Chris Emfinger Receives 2023-24 Boyer Award

Chris EmfingerChris Emfinger, postdoctoral researcher in the Attie Lab, is the recipient of the 2023-24 Boyer Award for Postdoctoral Excellence in Biochemistry. Each year, the Department of Biochemistry presents the Boyer Award to a postdoctoral researcher to recognize their excellence in research. The award was made possible by Professor Paul D. Boyer, who earned a Ph.D. (1943) from the department.

Emfinger’s research explores the genetic drivers behind the regulation of insulin secretion. His research aims to identify proteins associated with insulin secretion, building a deeper understanding of a complex pathway.

Insulin is a hormone produced by beta-cells, which cluster together to form pancreatic islets. Proper regulation of insulin secretion is essential for metabolic health in humans and other animals. Insulin deficiency or a dampened response to insulin can result in diabetes.

As a doctoral student at Washington University, Emfinger’s research aimed to better understand the physiology and function of islet cells in zebrafish. After hearing lectures from his future postdoctoral advisor, Alan Attie, at the annual Midwest Islet Club Meeting, Emfinger became interested in expanding his toolbox for understanding how islet cells impact metabolic function. He joined the Attie Lab to continue his investigation of these cells while building new skills in genetic analysis and bioinformatics that he hopes to incorporate into his own lab in the future.

“One of the things I am enjoying about my research is that I have the opportunity to integrate all of the different pieces that I have collected along the way,” says Emfinger. “It’s just about figuring out how to interrogate different traits and different genes so that we can connect the dots. My time in the Attie Lab has helped me build both knowledge and skills to be able to do that.”

In a body with well-regulated insulin secretion, levels of insulin oscillate over the course of the day. Emfinger’s research includes gathering information about the mechanics of what happens in the islets when insulin secretion becomes dysregulated. In pancreatic beta-cells, calcium plays a key role in triggering the secretion of insulin in response to the presence of glucose and other nutrients.
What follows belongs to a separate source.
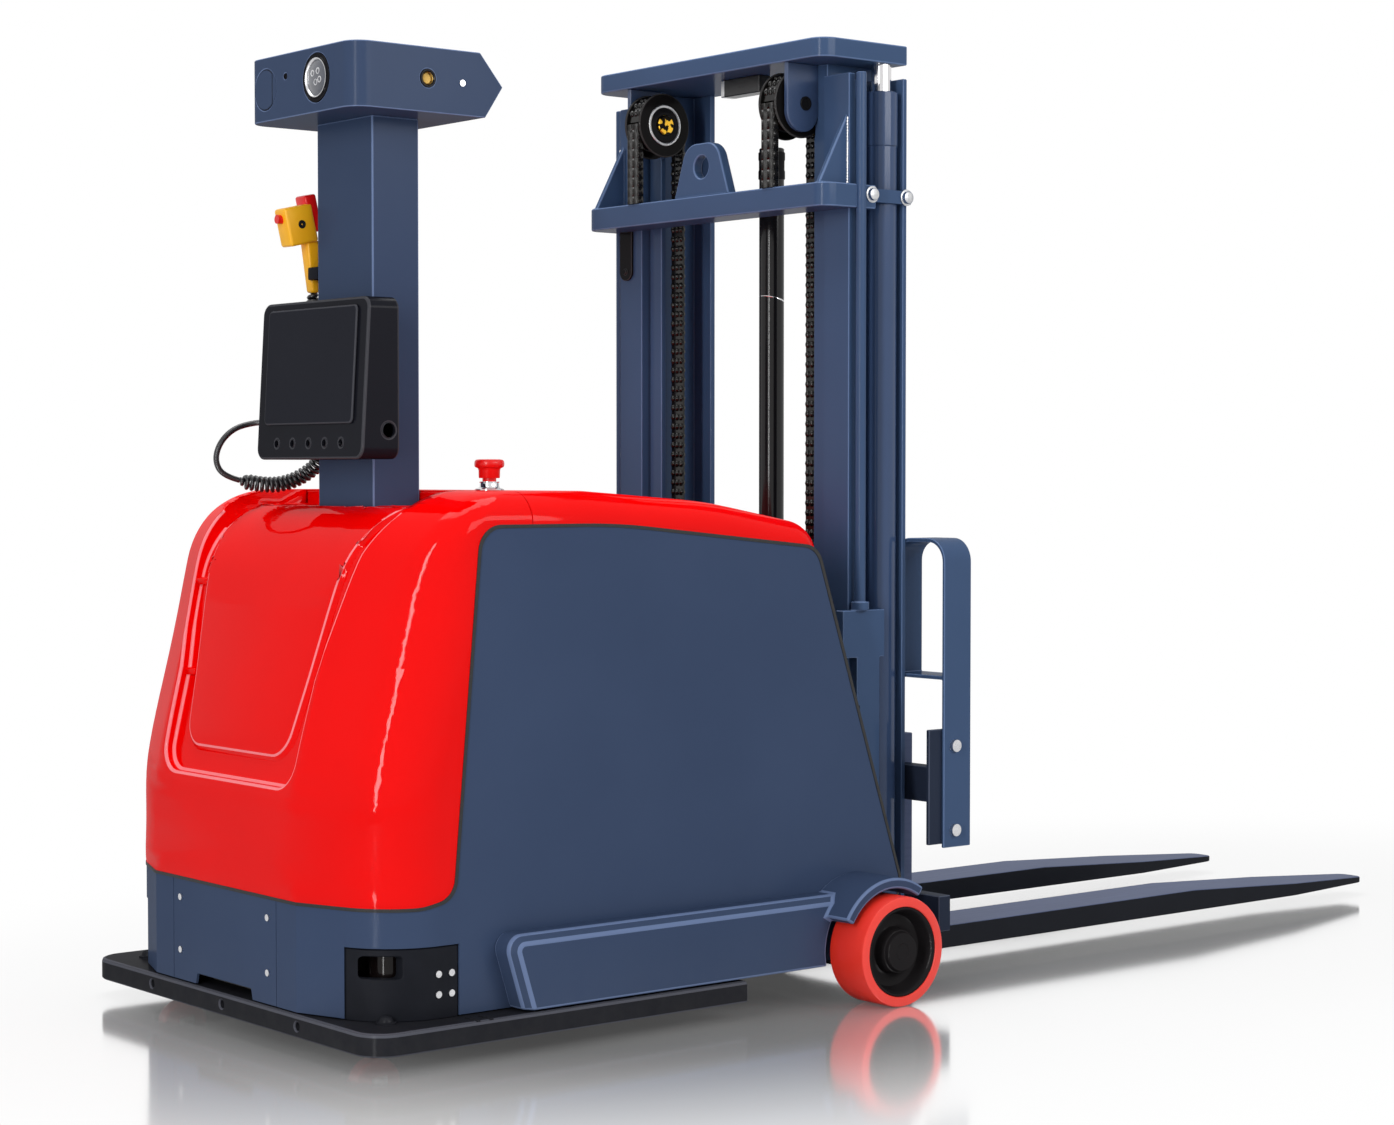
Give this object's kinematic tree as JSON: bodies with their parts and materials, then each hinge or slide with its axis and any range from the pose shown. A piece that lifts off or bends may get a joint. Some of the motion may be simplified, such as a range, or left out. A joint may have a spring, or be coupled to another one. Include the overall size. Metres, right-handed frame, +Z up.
{
  "type": "autonomous mast stacker truck",
  "caption": "Driverless counterbalanced stacker: moulded hood, sensor tower with control box, two-stage mast with chains, lift carriage and tapered forks.",
  "frame": {"origin": "floor level under the middle of the truck's overall length and width", "axes": "+X from the nose towards the fork tips, +Y to the truck's far side (left when looking along the forks), +Z up"},
  "size_m": [3.187, 1.268, 2],
  "materials": {
    "plate_black": "satin",
    "frame_black": "satin",
    "cast_weight": "matte",
    "battery_case": "matte",
    "hood_red": "gloss",
    "panel_grey": "satin",
    "seal_rubber": "matte",
    "black_plastic": "matte",
    "scanner_body": "matte",
    "tower_grey": "satin",
    "lens_glass": "gloss",
    "box_black": "satin",
    "screen_dark": "gloss",
    "brass": "satin",
    "cord_black": "matte",
    "pendant_yellow": "satin",
    "button_red": "gloss",
    "chrome": "polished",
    "mast_grey": "satin",
    "tube_black": "satin",
    "pulley_black": "satin",
    "chain_steel": "satin",
    "steel": "satin",
    "wheel_tyre": "satin",
    "fork_grey": "satin"
  },
  "bodies": {
    "chassis": {"base_plate": "plate_black", "chassis_frame": "frame_black", "counterweight": "cast_weight", "battery": "battery_case", "hydraulic_unit": "frame_black", "caster_mounts": "frame_black", "front_hood": "hood_red", "rear_top_cover": "hood_red", "side_panel_near": "panel_grey", "side_panel_far": "panel_grey", "front_access_panel": "panel_grey", "panel_seal": "seal_rubber", "scanner_housings": "black_plastic", "laser_scanners": "scanner_body", "fender_near": "panel_grey", "fender_far": "panel_grey", "sensor_tower": "tower_grey", "sensor_head": "tower_grey", "head_sensors": "lens_glass", "control_box": "box_black", "control_screen": "screen_dark", "cord_gland": "black_plastic", "cord_lead": "cord_black", "cord_curly": "cord_black", "pendant": "pendant_yellow", "estop_collar": "chrome", "outer_channels": "mast_grey", "mast_tie": "mast_grey", "lifting_lug": "mast_grey", "mast_stays": "mast_grey", "lift_cylinders": "mast_grey", "cylinder_clamps": "mast_grey", "load_axle": "steel", "panel_screws": "steel", "chain_front": "chain_steel", "mast_latch": "tube_black"},
    "drive_unit": {"drive_unit": "frame_black"},
    "drive_wheel": {"drive_wheel": "wheel_tyre"},
    "caster_fork_near": {"caster_fork_near": "steel"},
    "caster_fork_far": {"caster_fork_far": "steel"},
    "caster_wheel_near": {"caster_wheel_near": "wheel_tyre"},
    "caster_wheel_far": {"caster_wheel_far": "wheel_tyre"},
    "inner_mast": {"inner_channels": "mast_grey", "mast_top_plate": "mast_grey", "lift_rods": "chrome", "top_plate_fittings": "mast_grey", "chain_wraps": "chain_steel", "chain_rear": "chain_steel"},
    "lift_pulleys": {"lift_pulleys": "pulley_black"},
    "carriage": {"carriage_frame": "mast_grey", "load_backrest": "mast_grey", "fork_near": "fork_grey", "fork_far": "fork_grey", "carriage_bolts": "steel"},
    "carriage_rollers_lower": {"carriage_rollers_lower": "steel"},
    "carriage_rollers_upper": {"carriage_rollers_upper": "steel"},
    "load_wheel_near": {"load_wheel_near": "wheel_tyre"},
    "load_wheel_far": {"load_wheel_far": "wheel_tyre"},
    "estop_button": {"estop_button": "button_red"},
    "pendant_button": {"pendant_button": "button_red"}
  },
  "joints": [
    {"name": "steering", "type": "hinge", "parent": "chassis", "child": "drive_unit", "pos_m": [-1.1735, 0, 0.2], "axis": [0, 0, 1], "range_deg": [-90, 90]},
    {"name": "drive_wheel_spin", "type": "hinge", "parent": "drive_unit", "child": "drive_wheel", "pos_m": [-1.1735, 0, 0.115], "axis": [0, 1, 0], "continuous": true},
    {"name": "mast_lift", "type": "slide", "parent": "chassis", "child": "inner_mast", "axis": [0, 0, 1], "range_m": [0, 1.1], "deforming": ["chain_front"]},
    {"name": "carriage_lift", "type": "slide", "parent": "inner_mast", "child": "carriage", "axis": [0, 0, 1], "range_m": [0, 1.1], "deforming": ["chain_rear"]},
    {"name": "pulley_spin", "type": "hinge", "parent": "inner_mast", "child": "lift_pulleys", "pos_m": [-0.3275, 0, 1.875], "axis": [0, -1, 0], "range_deg": [0, 1018.5]},
    {"name": "lower_roller_spin", "type": "hinge", "parent": "carriage", "child": "carriage_rollers_lower", "pos_m": [-0.222, 0, 0.2], "axis": [0, -1, 0], "range_deg": [0, 1171.3]},
    {"name": "upper_roller_spin", "type": "hinge", "parent": "carriage", "child": "carriage_rollers_upper", "pos_m": [-0.222, 0, 0.56], "axis": [0, 1, 0], "range_deg": [0, 1171.3]},
    {"name": "estop_press", "type": "slide", "parent": "chassis", "child": "estop_button", "axis": [0, 0, -1], "range_m": [0, 0.006], "stiffness_N_per_m": 1500, "springref_m": -0.004},
    {"name": "pendant_button_press", "type": "slide", "parent": "chassis", "child": "pendant_button", "axis": [1, 0, 0], "range_m": [0, 0.004], "stiffness_N_per_m": 800, "springref_m": -0.003},
    {"name": "caster_swivel_near", "type": "hinge", "parent": "chassis", "child": "caster_fork_near", "pos_m": [-1.4535, -0.365, 0.14], "axis": [0, 0, 1], "continuous": true},
    {"name": "caster_spin_near", "type": "hinge", "parent": "caster_fork_near", "child": "caster_wheel_near", "pos_m": [-1.4785, -0.365, 0.05], "axis": [0, 1, 0], "continuous": true},
    {"name": "load_wheel_spin_near", "type": "hinge", "parent": "chassis", "child": "load_wheel_near", "pos_m": [-0.3755, -0.584, 0.113], "axis": [0, 1, 0], "continuous": true},
    {"name": "caster_swivel_far", "type": "hinge", "parent": "chassis", "child": "caster_fork_far", "pos_m": [-1.4535, 0.365, 0.14], "axis": [0, 0, 1], "continuous": true},
    {"name": "caster_spin_far", "type": "hinge", "parent": "caster_fork_far", "child": "caster_wheel_far", "pos_m": [-1.4785, 0.365, 0.05], "axis": [0, 1, 0], "continuous": true},
    {"name": "load_wheel_spin_far", "type": "hinge", "parent": "chassis", "child": "load_wheel_far", "pos_m": [-0.3755, 0.584, 0.113], "axis": [0, 1, 0], "continuous": true}
  ],
  "couplings": [
    {"joint": "carriage_lift", "follows": "mast_lift", "ratio": 1},
    {"joint": "pulley_spin", "follows": "mast_lift", "rad_per_m": 16.129},
    {"joint": "lower_roller_spin", "follows": "mast_lift", "rad_per_m": 18.553},
    {"joint": "upper_roller_spin", "follows": "mast_lift", "rad_per_m": 18.553}
  ]
}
By measuring calcium levels, Emfinger and his colleagues in the Attie Lab and Merrins Lab (Department of Biomolecular Chemistry) have been tracking how different proteins produced in beta-cells impact insulin secretion. The cells in their studies came from genetically diverse populations of male and female mice to mirror genetic diversity and sex-based differences found in human populations. This diversity affords the researchers a more global understanding insulin regulation.

After identifying which genes are involved in producing proteins that regulate insulin secretion in mice, they were able to identify some analogous genes in human islet cells. The result is a catalog of 480 proteins that Emfinger says may lead to insights into insulin regulation. “These 480 proteins may be worth taking a deeper look at,” says Emfinger. “My current work is assessing which ones will be most interesting to start with.”

But Emfinger emphasizes that behind these promising findings are investigations that did not pan out as expected. “I began my postdoctoral position looking at a specific gene, Zfp148. I was able to determine that loss of function of the Zfp148 gene led a greater abundance of transporters and enzymes that are important in the cellular nutrient responses that trigger the release of insulin. So, losing Zfp148 function results in islets secreting more insulin. Experiments like these have deepened our understanding of islet biology. But for all of these findings, there were other experiments that did not yield interesting results. That’s just the nature of this kind of research. It’s really rewarding when we find something and it’s really frustrating when we don’t.”

Emfinger’s receipt of the Boyer Award is all the more meaningful because of the amount of tenacity, perseverance, and creativity required to move beyond the dead ends that he and all of his fellow postdocs in the Department of Biochemistry encounter. “I’m very honored to get this award,” says Emfinger. “And I also feel so lucky to work in a community of postdoctoral researchers who are all deserving of recognition for their hard work and the depth of their research.”

In addition to the Boyer Award, Emfinger has been awarded several awards and grants, including support from the NIH Metabolism and Nutrition Training Program grant T32 (award number: T32DK007665) and a postdoctoral fellowship from the American Diabetes Association (award number: 7-21-PDF-157).

Emfinger will share his research findings at the annual Paul D. Boyer Lecture on Friday, January 26, 2024 at 3:00 p.m. in room 1211 of the Hector F. DeLuca Biochemical Sciences Building. The lecture will be followed by a poster session featuring the research of graduate students in the Integrated Program in Biochemistry.